_Exercise details_.
Starting with the line that contains "side_plate_near();" and stopping after the line that contains "shown = obj.evaluated_get(depsgraph)", output every line exactly as it stands.

══════

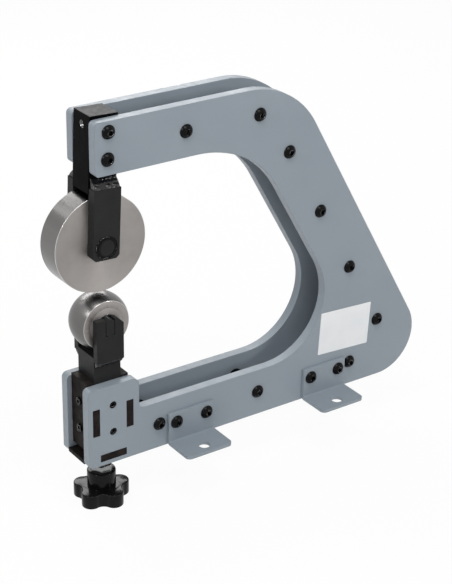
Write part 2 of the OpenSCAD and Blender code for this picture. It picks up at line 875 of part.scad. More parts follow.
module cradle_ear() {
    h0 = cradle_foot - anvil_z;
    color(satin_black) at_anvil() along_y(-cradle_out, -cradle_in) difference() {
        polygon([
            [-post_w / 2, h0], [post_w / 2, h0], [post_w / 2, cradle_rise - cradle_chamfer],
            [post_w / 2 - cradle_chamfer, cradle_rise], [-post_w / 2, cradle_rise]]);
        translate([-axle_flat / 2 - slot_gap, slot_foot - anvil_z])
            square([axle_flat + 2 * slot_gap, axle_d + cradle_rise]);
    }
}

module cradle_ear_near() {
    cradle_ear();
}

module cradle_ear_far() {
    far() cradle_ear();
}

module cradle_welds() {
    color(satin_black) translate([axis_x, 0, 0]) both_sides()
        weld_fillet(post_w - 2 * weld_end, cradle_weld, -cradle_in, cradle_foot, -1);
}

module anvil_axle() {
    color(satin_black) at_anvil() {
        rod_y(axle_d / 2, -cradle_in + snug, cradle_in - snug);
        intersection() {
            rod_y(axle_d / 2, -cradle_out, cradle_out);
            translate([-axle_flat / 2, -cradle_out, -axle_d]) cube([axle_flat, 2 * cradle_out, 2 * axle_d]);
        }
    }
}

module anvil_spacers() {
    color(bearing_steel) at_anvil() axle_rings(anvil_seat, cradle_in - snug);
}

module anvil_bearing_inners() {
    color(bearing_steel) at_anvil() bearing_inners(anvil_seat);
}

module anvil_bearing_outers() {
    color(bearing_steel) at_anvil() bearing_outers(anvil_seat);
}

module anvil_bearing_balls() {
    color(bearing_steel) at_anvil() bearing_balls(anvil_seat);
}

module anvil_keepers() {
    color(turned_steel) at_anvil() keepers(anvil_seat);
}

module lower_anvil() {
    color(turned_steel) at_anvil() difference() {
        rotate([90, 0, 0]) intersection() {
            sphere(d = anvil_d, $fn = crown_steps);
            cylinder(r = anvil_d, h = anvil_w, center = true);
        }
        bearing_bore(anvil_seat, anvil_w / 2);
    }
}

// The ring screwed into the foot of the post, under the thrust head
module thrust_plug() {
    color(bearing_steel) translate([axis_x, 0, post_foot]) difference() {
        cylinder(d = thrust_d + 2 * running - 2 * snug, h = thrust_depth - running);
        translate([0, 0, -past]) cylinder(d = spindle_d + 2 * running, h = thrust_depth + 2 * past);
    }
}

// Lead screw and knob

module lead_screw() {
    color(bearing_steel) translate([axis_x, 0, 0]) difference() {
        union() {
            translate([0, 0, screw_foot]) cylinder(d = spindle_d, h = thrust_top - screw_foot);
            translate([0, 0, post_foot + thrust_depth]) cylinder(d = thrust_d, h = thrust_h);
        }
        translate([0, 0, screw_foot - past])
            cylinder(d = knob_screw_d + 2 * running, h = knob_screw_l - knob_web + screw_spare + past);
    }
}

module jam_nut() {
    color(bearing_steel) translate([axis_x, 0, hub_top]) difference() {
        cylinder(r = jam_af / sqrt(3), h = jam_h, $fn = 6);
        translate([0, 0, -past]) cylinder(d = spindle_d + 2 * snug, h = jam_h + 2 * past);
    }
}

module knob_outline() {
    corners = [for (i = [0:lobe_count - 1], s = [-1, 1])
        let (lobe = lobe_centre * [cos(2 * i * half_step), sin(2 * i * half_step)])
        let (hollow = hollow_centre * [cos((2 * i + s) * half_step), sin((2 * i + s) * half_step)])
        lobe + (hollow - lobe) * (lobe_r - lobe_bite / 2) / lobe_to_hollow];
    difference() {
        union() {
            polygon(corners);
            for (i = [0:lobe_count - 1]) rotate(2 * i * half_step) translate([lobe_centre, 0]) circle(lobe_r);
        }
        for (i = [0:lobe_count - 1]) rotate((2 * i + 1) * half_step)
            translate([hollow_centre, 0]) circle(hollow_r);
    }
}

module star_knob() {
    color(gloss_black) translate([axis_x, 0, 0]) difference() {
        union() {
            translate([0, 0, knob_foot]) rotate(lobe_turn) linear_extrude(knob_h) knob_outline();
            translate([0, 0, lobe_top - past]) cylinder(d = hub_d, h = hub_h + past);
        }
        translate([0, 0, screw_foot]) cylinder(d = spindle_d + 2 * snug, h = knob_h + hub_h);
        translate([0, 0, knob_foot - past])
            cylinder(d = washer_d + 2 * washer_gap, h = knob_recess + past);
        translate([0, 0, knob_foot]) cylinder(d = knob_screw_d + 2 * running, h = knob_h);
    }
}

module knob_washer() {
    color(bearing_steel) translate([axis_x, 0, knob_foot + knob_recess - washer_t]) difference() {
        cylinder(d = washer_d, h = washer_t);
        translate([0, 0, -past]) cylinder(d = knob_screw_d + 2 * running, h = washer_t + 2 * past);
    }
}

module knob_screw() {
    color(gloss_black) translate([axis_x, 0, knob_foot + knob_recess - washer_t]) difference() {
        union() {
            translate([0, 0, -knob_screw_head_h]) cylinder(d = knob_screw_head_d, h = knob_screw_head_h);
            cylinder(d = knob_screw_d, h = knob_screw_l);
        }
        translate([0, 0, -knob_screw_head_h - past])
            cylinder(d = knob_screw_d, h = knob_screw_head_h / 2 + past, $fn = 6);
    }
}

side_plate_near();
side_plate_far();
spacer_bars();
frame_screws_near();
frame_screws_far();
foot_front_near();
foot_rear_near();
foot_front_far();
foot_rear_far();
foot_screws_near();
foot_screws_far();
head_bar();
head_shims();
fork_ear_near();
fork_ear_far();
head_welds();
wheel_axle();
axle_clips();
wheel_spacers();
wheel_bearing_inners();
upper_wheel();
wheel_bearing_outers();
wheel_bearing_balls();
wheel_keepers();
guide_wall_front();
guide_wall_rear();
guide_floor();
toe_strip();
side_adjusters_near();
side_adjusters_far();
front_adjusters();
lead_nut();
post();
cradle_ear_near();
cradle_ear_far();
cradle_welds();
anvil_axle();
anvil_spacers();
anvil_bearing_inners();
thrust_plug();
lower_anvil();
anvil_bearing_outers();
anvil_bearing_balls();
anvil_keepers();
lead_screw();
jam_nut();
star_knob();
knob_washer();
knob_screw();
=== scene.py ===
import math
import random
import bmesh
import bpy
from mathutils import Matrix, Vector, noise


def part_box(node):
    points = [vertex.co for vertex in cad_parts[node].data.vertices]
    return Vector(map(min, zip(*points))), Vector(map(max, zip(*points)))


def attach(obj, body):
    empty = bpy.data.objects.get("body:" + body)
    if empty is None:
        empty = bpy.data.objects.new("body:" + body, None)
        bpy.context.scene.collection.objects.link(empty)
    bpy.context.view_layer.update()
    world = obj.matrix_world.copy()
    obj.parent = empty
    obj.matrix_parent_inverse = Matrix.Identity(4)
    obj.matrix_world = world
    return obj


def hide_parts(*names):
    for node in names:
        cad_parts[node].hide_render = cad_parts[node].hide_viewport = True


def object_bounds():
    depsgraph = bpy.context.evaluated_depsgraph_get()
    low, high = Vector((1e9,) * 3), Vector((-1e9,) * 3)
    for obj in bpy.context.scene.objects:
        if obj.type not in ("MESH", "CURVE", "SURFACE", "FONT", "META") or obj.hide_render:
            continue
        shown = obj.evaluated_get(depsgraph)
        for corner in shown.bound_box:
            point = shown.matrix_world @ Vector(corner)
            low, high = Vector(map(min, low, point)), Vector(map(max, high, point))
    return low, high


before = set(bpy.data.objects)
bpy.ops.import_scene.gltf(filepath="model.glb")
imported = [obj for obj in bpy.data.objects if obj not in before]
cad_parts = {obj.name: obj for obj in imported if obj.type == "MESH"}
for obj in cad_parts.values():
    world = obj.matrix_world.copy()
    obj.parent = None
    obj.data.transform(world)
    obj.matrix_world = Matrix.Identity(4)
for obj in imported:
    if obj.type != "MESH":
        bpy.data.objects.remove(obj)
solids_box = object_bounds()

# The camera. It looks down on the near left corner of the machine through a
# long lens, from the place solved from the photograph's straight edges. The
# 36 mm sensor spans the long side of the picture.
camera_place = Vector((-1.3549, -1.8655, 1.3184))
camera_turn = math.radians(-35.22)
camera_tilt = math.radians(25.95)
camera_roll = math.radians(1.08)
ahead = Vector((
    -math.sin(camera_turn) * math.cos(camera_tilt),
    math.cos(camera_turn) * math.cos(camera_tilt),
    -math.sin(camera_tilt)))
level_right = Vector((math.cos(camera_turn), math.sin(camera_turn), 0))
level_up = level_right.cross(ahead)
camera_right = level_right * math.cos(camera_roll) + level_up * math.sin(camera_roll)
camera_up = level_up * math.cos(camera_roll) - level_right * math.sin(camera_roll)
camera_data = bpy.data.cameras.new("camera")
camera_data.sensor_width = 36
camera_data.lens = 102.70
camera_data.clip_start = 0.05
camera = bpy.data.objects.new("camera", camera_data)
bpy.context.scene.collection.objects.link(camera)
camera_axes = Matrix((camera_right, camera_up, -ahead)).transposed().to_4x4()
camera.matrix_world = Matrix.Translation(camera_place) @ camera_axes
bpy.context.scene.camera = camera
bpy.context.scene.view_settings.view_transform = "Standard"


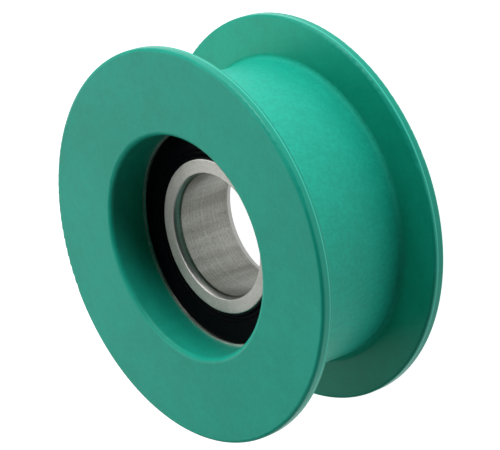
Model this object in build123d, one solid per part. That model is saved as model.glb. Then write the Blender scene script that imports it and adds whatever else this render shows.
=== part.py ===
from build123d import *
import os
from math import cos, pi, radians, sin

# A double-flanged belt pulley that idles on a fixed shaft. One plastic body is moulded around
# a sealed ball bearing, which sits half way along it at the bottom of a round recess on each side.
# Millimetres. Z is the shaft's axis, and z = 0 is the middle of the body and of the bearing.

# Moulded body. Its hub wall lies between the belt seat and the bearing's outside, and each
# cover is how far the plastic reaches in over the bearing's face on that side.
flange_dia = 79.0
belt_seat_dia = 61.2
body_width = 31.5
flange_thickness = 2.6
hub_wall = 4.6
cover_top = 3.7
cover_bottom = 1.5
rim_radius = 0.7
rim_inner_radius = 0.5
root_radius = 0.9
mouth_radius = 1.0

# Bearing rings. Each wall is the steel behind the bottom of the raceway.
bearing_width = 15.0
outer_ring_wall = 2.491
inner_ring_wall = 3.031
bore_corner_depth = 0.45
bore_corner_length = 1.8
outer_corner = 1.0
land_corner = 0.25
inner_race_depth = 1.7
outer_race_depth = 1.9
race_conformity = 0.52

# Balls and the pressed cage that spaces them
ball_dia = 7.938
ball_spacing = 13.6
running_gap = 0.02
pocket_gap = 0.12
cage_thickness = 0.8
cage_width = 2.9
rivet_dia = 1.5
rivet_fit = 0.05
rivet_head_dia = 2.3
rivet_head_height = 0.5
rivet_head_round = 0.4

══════

_Response for this exercise_.
side_plate_near();
side_plate_far();
spacer_bars();
frame_screws_near();
frame_screws_far();
foot_front_near();
foot_rear_near();
foot_front_far();
foot_rear_far();
foot_screws_near();
foot_screws_far();
head_bar();
head_shims();
fork_ear_near();
fork_ear_far();
head_welds();
wheel_axle();
axle_clips();
wheel_spacers();
wheel_bearing_inners();
upper_wheel();
wheel_bearing_outers();
wheel_bearing_balls();
wheel_keepers();
guide_wall_front();
guide_wall_rear();
guide_floor();
toe_strip();
side_adjusters_near();
side_adjusters_far();
front_adjusters();
lead_nut();
post();
cradle_ear_near();
cradle_ear_far();
cradle_welds();
anvil_axle();
anvil_spacers();
anvil_bearing_inners();
thrust_plug();
lower_anvil();
anvil_bearing_outers();
anvil_bearing_balls();
anvil_keepers();
lead_screw();
jam_nut();
star_knob();
knob_washer();
knob_screw();
=== scene.py ===
import math
import random
import bmesh
import bpy
from mathutils import Matrix, Vector, noise


def part_box(node):
    points = [vertex.co for vertex in cad_parts[node].data.vertices]
    return Vector(map(min, zip(*points))), Vector(map(max, zip(*points)))


def attach(obj, body):
    empty = bpy.data.objects.get("body:" + body)
    if empty is None:
        empty = bpy.data.objects.new("body:" + body, None)
        bpy.context.scene.collection.objects.link(empty)
    bpy.context.view_layer.update()
    world = obj.matrix_world.copy()
    obj.parent = empty
    obj.matrix_parent_inverse = Matrix.Identity(4)
    obj.matrix_world = world
    return obj


def hide_parts(*names):
    for node in names:
        cad_parts[node].hide_render = cad_parts[node].hide_viewport = True


def object_bounds():
    depsgraph = bpy.context.evaluated_depsgraph_get()
    low, high = Vector((1e9,) * 3), Vector((-1e9,) * 3)
    for obj in bpy.context.scene.objects:
        if obj.type not in ("MESH", "CURVE", "SURFACE", "FONT", "META") or obj.hide_render:
            continue
        shown = obj.evaluated_get(depsgraph)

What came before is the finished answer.